Challenge. All of the material below is to be repeated exactly.
[Start Data for processing]
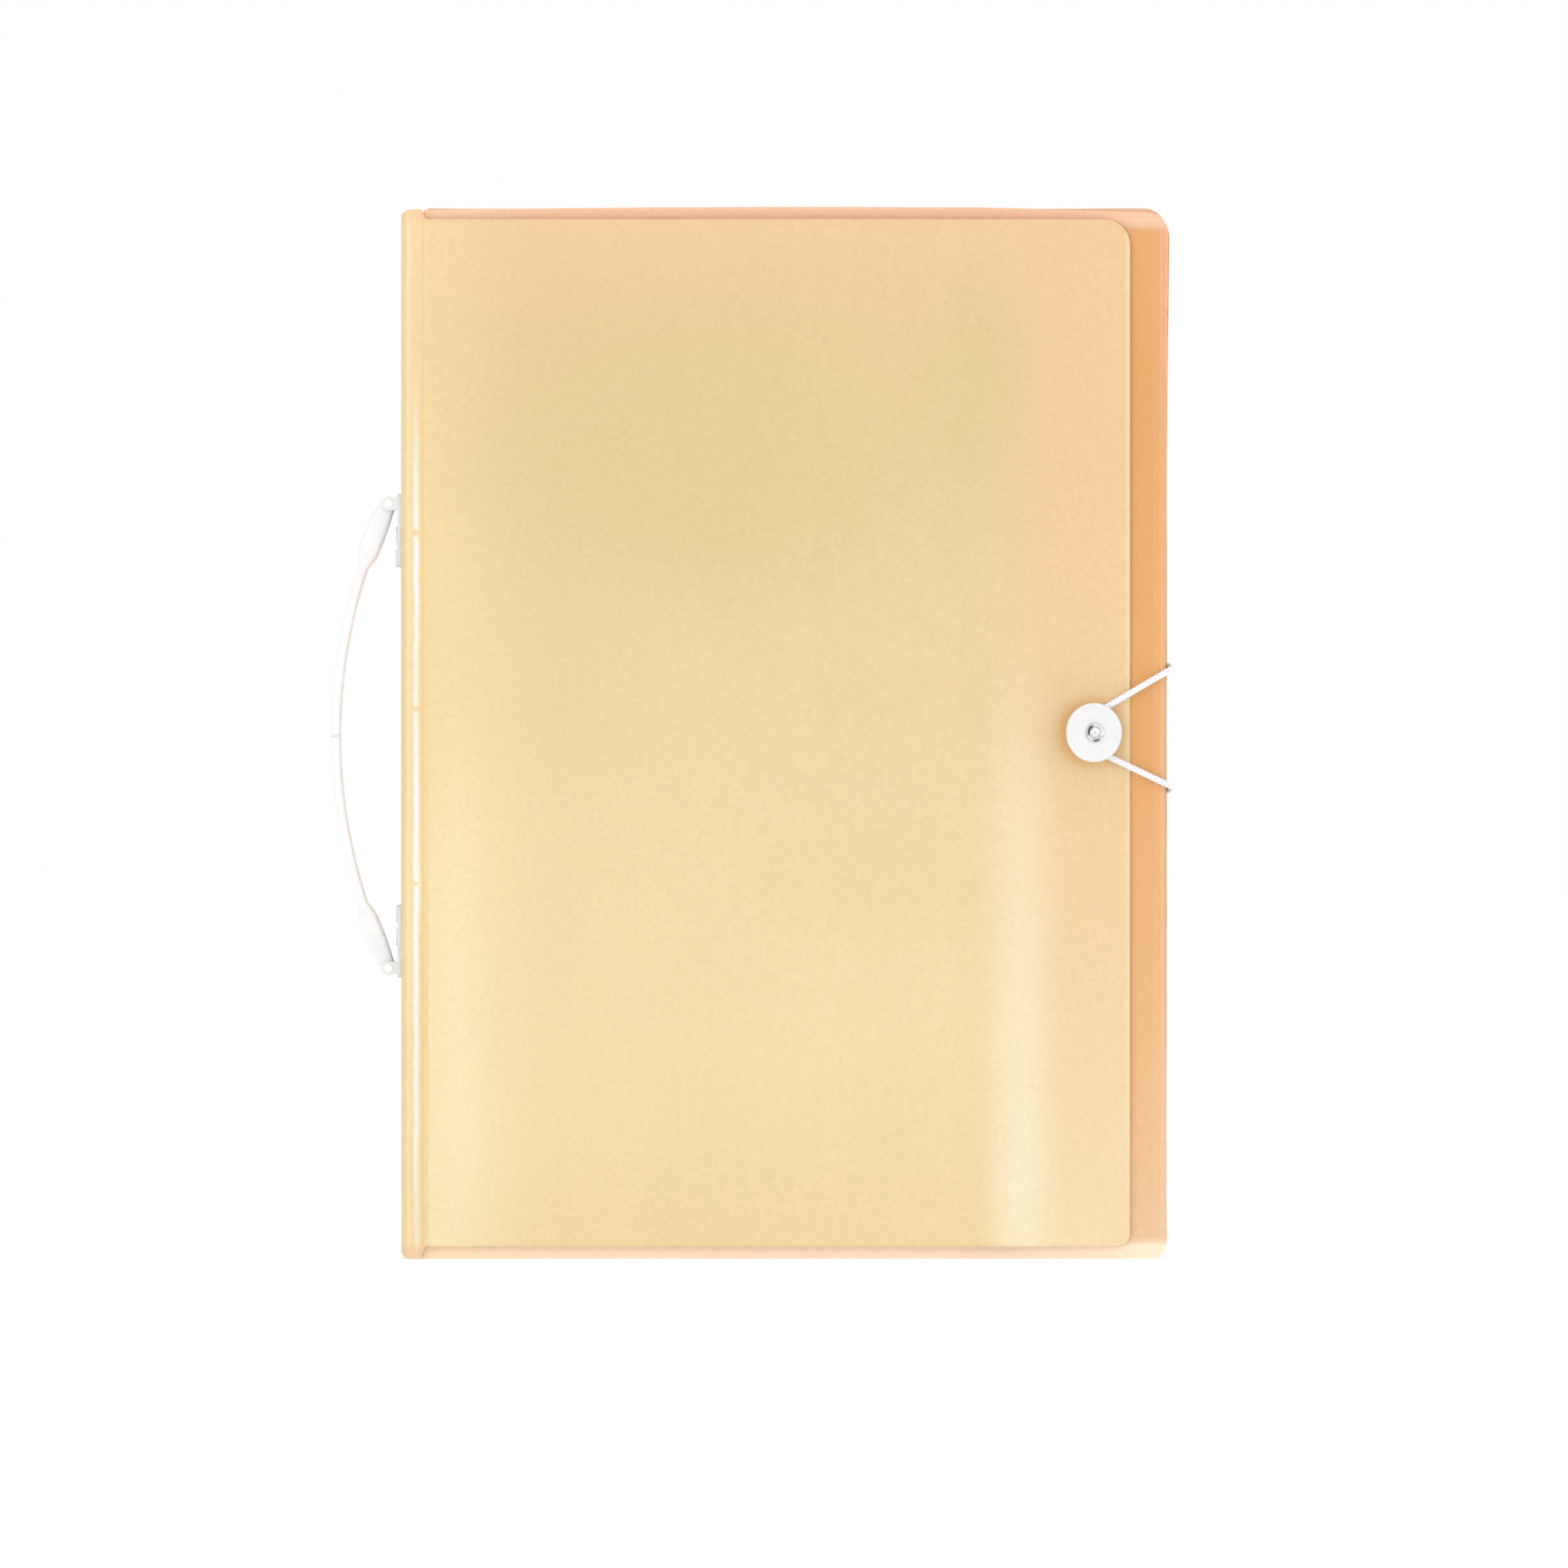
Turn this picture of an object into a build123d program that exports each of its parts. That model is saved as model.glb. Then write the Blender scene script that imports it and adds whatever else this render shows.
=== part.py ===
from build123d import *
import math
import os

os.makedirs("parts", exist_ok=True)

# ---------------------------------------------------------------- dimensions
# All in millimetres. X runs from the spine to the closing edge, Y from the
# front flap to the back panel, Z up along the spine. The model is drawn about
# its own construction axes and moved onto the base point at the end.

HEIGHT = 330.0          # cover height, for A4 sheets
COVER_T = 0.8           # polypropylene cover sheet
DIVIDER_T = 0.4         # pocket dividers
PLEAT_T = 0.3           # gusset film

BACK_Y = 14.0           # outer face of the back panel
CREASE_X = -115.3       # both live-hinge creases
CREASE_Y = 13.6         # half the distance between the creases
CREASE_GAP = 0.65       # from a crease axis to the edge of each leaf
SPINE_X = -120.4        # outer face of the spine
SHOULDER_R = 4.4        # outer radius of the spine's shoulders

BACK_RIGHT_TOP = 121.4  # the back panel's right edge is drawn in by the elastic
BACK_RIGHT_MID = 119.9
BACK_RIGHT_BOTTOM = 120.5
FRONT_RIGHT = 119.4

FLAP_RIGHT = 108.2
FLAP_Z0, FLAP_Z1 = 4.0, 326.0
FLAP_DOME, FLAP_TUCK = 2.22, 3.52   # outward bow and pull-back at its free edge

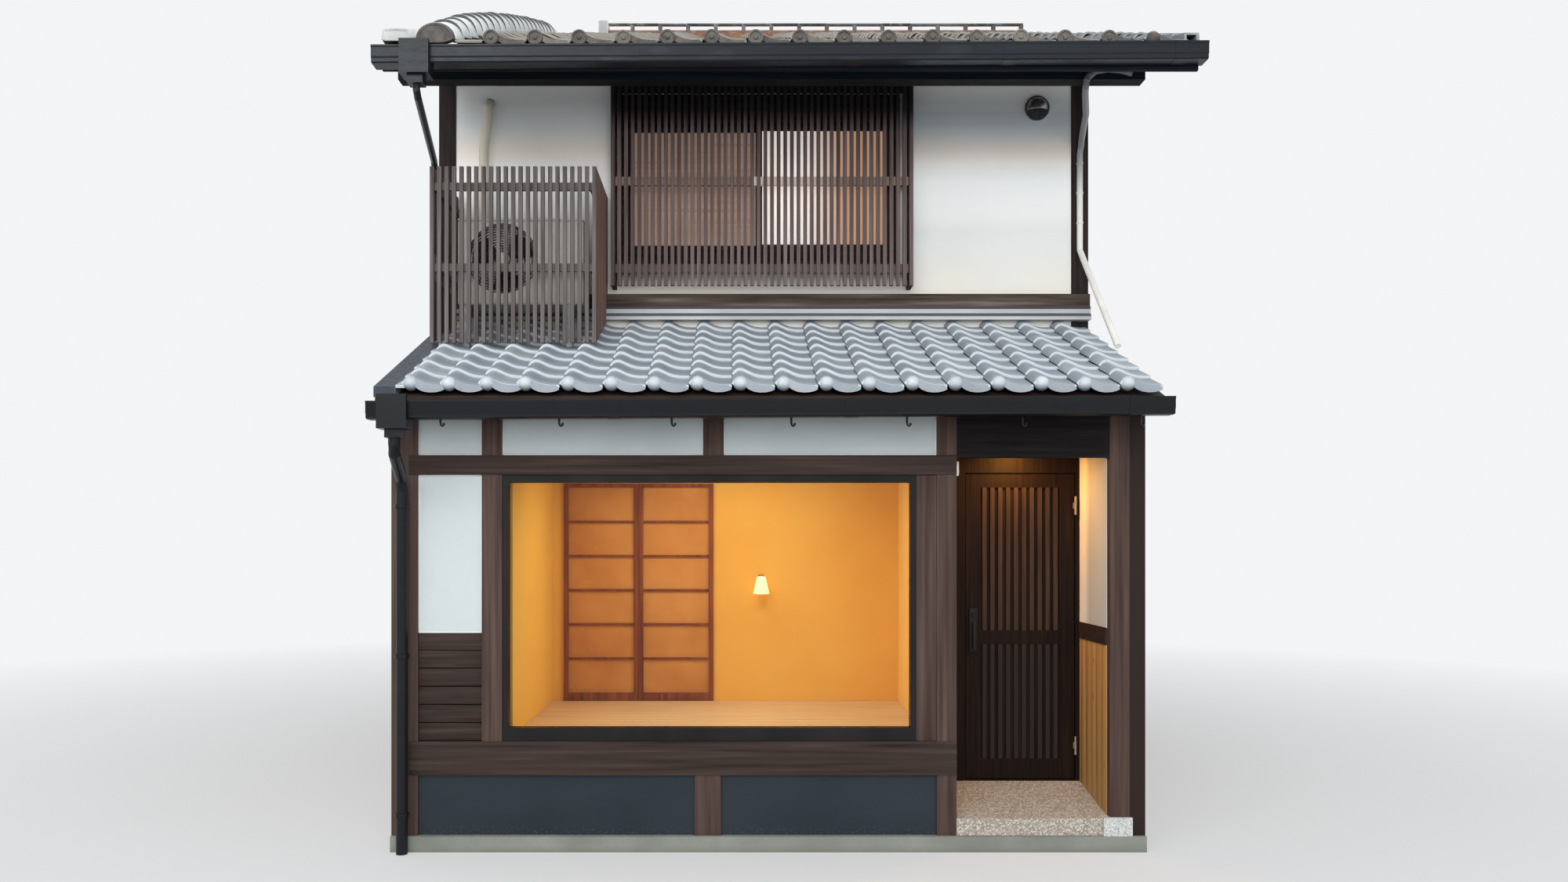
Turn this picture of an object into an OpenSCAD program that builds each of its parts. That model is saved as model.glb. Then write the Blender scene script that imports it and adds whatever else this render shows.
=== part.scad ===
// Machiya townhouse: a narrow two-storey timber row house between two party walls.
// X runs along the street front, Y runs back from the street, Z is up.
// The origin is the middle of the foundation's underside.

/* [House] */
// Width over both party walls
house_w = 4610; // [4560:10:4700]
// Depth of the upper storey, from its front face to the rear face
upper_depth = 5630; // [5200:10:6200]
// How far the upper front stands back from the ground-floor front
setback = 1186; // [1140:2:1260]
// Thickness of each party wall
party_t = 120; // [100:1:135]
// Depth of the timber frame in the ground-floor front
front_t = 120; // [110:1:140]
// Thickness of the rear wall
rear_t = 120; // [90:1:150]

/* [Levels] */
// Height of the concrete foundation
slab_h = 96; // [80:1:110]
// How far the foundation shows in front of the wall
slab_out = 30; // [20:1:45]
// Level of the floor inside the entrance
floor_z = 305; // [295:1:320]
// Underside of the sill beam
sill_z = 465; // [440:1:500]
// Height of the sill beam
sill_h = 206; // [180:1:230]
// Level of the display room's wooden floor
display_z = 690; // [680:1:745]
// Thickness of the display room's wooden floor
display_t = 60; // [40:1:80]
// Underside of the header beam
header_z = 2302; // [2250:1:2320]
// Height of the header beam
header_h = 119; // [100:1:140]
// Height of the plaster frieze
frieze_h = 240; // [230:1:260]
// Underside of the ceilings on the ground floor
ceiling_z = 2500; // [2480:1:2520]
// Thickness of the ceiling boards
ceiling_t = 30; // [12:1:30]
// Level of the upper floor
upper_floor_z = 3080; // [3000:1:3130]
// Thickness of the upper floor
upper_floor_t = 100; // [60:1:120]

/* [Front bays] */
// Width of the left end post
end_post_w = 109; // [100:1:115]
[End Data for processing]
Answer to this problem.
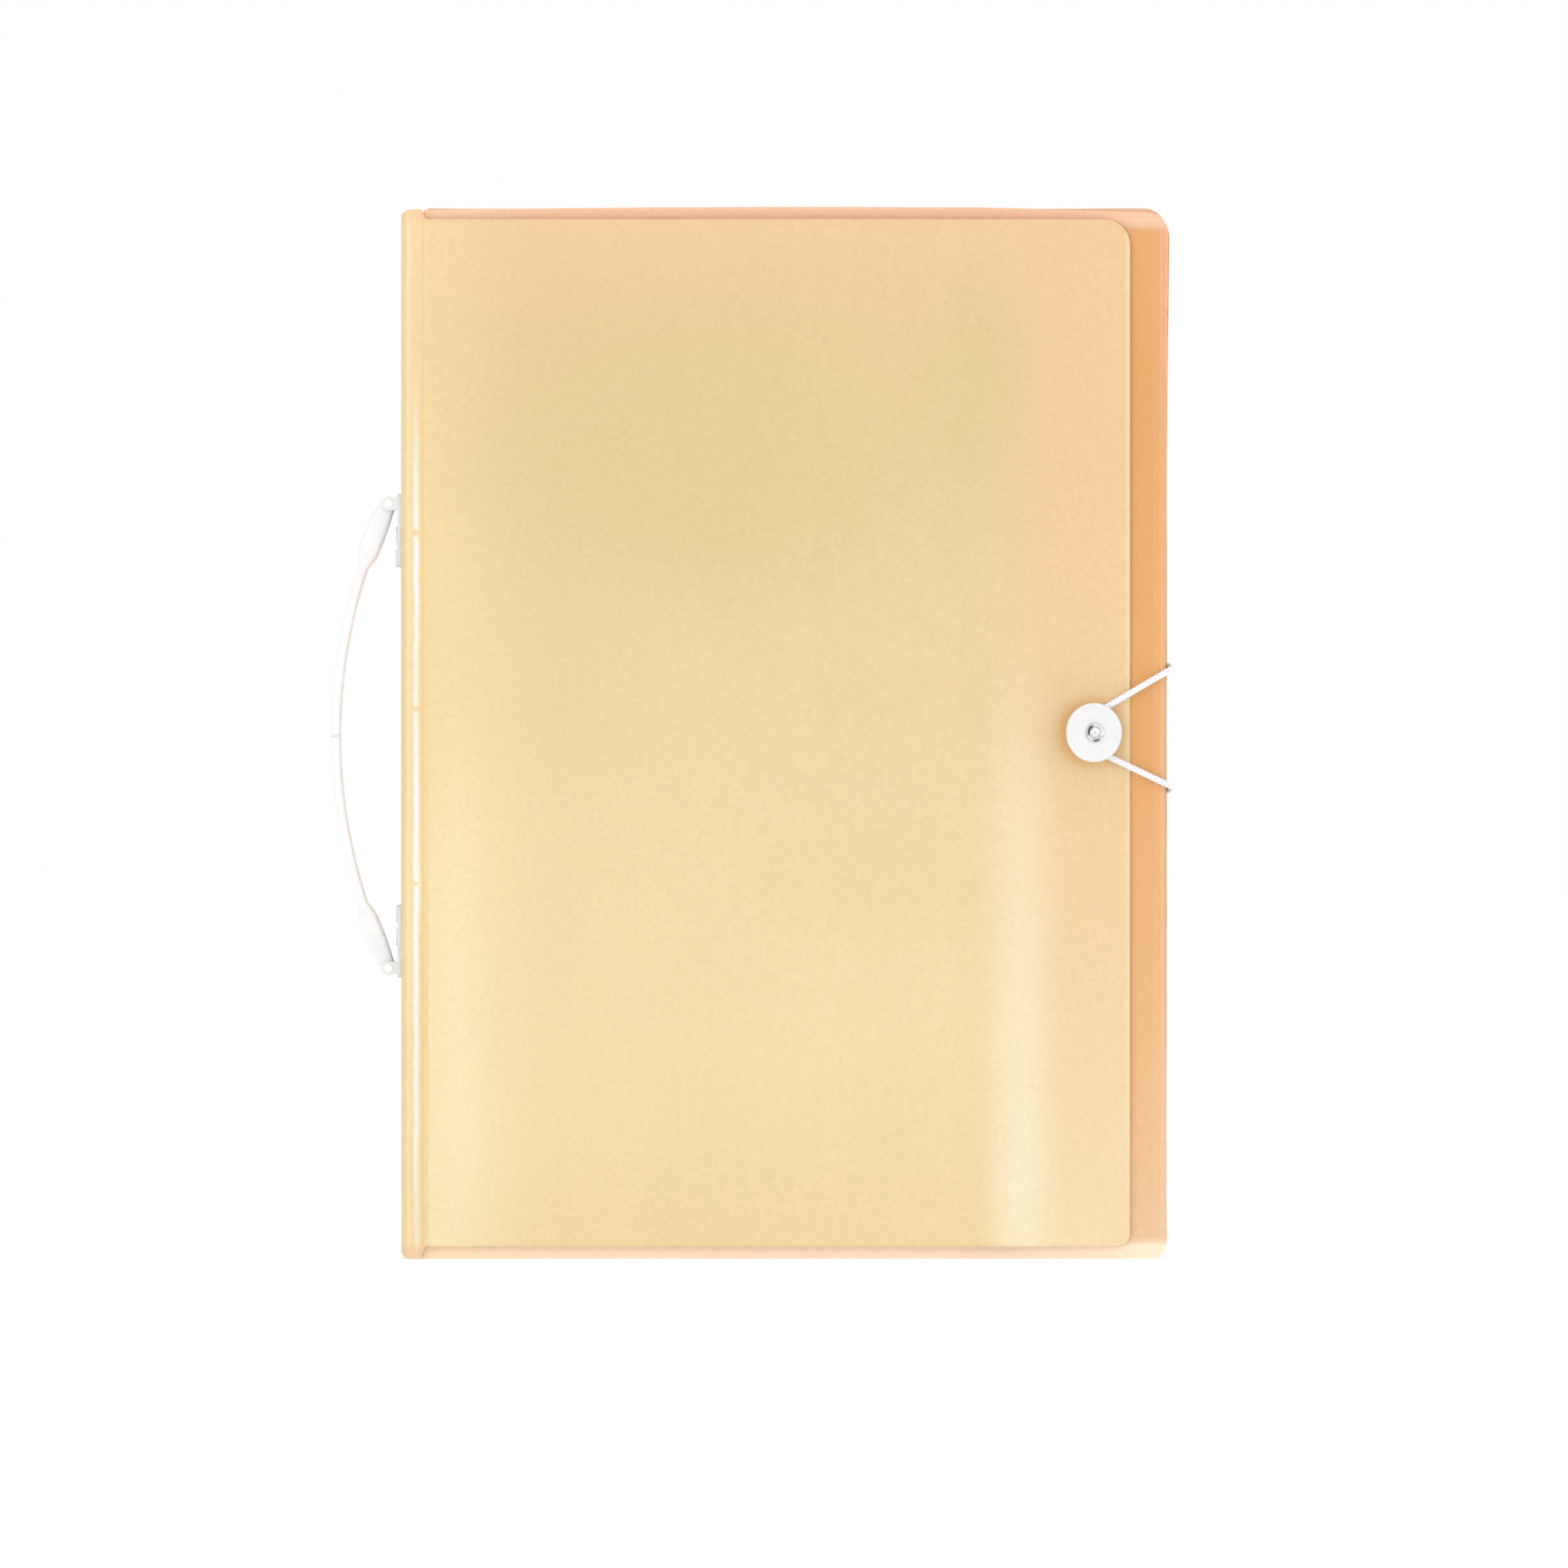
Turn this picture of an object into a build123d program that exports each of its parts. That model is saved as model.glb. Then write the Blender scene script that imports it and adds whatever else this render shows.
=== part.py ===
from build123d import *
import math
import os

os.makedirs("parts", exist_ok=True)

# ---------------------------------------------------------------- dimensions
# All in millimetres. X runs from the spine to the closing edge, Y from the
# front flap to the back panel, Z up along the spine. The model is drawn about
# its own construction axes and moved onto the base point at the end.

HEIGHT = 330.0          # cover height, for A4 sheets
COVER_T = 0.8           # polypropylene cover sheet
DIVIDER_T = 0.4         # pocket dividers
PLEAT_T = 0.3           # gusset film

BACK_Y = 14.0           # outer face of the back panel
CREASE_X = -115.3       # both live-hinge creases
CREASE_Y = 13.6         # half the distance between the creases
CREASE_GAP = 0.65       # from a crease axis to the edge of each leaf
SPINE_X = -120.4        # outer face of the spine
SHOULDER_R = 4.4        # outer radius of the spine's shoulders

BACK_RIGHT_TOP = 121.4  # the back panel's right edge is drawn in by the elastic
BACK_RIGHT_MID = 119.9
BACK_RIGHT_BOTTOM = 120.5
FRONT_RIGHT = 119.4

FLAP_RIGHT = 108.2
FLAP_Z0, FLAP_Z1 = 4.0, 326.0
FLAP_DOME, FLAP_TUCK = 2.22, 3.52   # outward bow and pull-back at its free edge

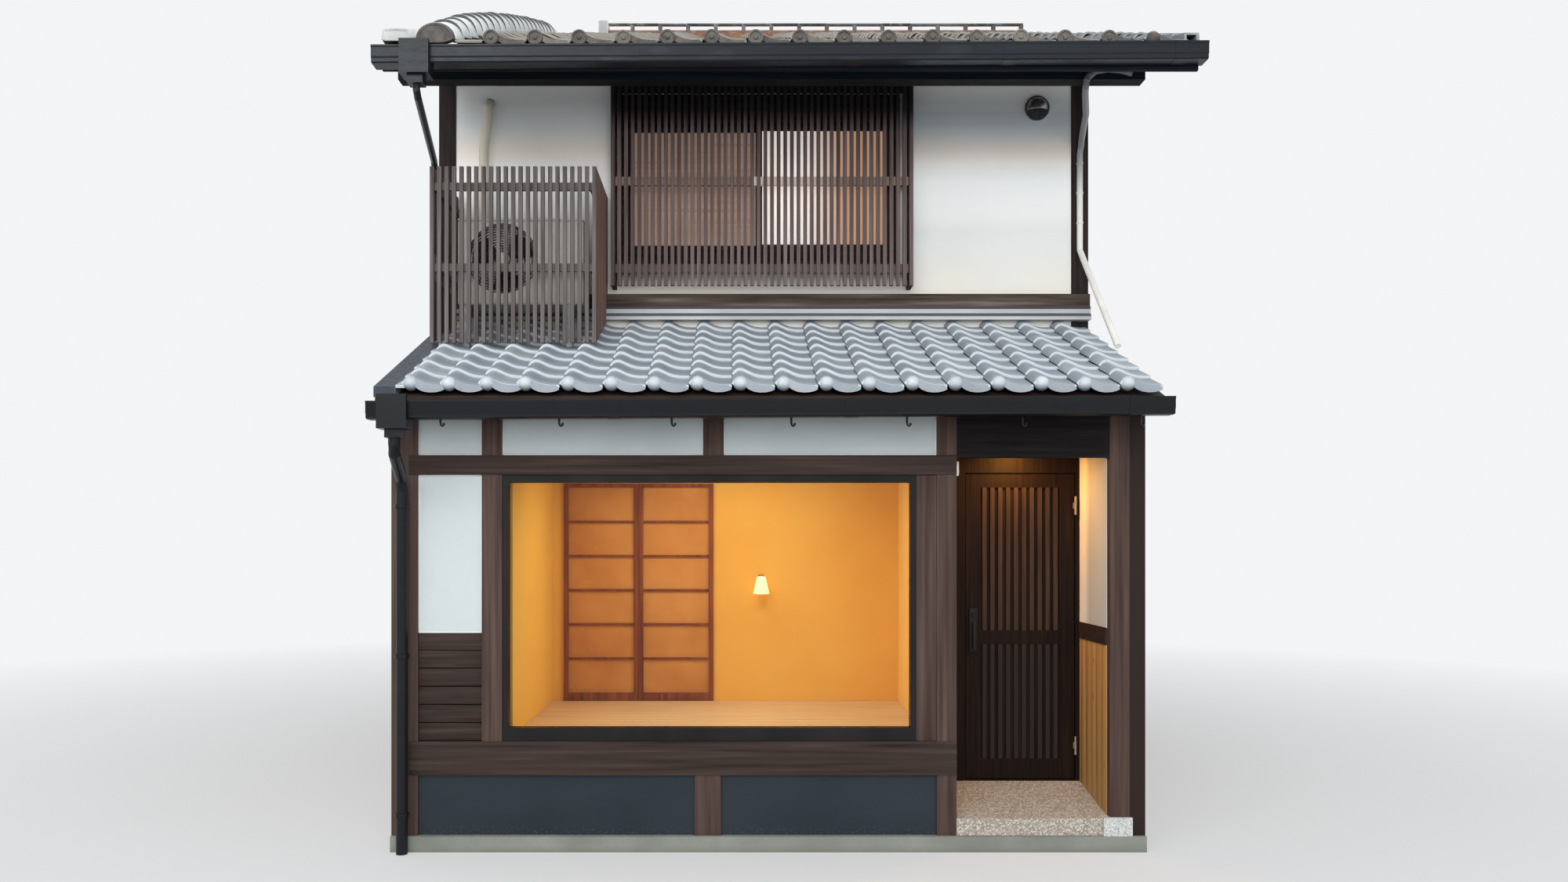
Turn this picture of an object into an OpenSCAD program that builds each of its parts. That model is saved as model.glb. Then write the Blender scene script that imports it and adds whatever else this render shows.
=== part.scad ===
// Machiya townhouse: a narrow two-storey timber row house between two party walls.
// X runs along the street front, Y runs back from the street, Z is up.
// The origin is the middle of the foundation's underside.

/* [House] */
// Width over both party walls
house_w = 4610; // [4560:10:4700]
// Depth of the upper storey, from its front face to the rear face
upper_depth = 5630; // [5200:10:6200]
// How far the upper front stands back from the ground-floor front
setback = 1186; // [1140:2:1260]
// Thickness of each party wall
party_t = 120; // [100:1:135]
// Depth of the timber frame in the ground-floor front
front_t = 120; // [110:1:140]
// Thickness of the rear wall
rear_t = 120; // [90:1:150]

/* [Levels] */
// Height of the concrete foundation
slab_h = 96; // [80:1:110]
// How far the foundation shows in front of the wall
slab_out = 30; // [20:1:45]
// Level of the floor inside the entrance
floor_z = 305; // [295:1:320]
// Underside of the sill beam
sill_z = 465; // [440:1:500]
// Height of the sill beam
sill_h = 206; // [180:1:230]
// Level of the display room's wooden floor
display_z = 690; // [680:1:745]
// Thickness of the display room's wooden floor
display_t = 60; // [40:1:80]
// Underside of the header beam
header_z = 2302; // [2250:1:2320]
// Height of the header beam
header_h = 119; // [100:1:140]
// Height of the plaster frieze
frieze_h = 240; // [230:1:260]
// Underside of the ceilings on the ground floor
ceiling_z = 2500; // [2480:1:2520]
// Thickness of the ceiling boards
ceiling_t = 30; // [12:1:30]
// Level of the upper floor
upper_floor_z = 3080; // [3000:1:3130]
// Thickness of the upper floor
upper_floor_t = 100; // [60:1:120]

/* [Front bays] */
// Width of the left end post
end_post_w = 109; // [100:1:115]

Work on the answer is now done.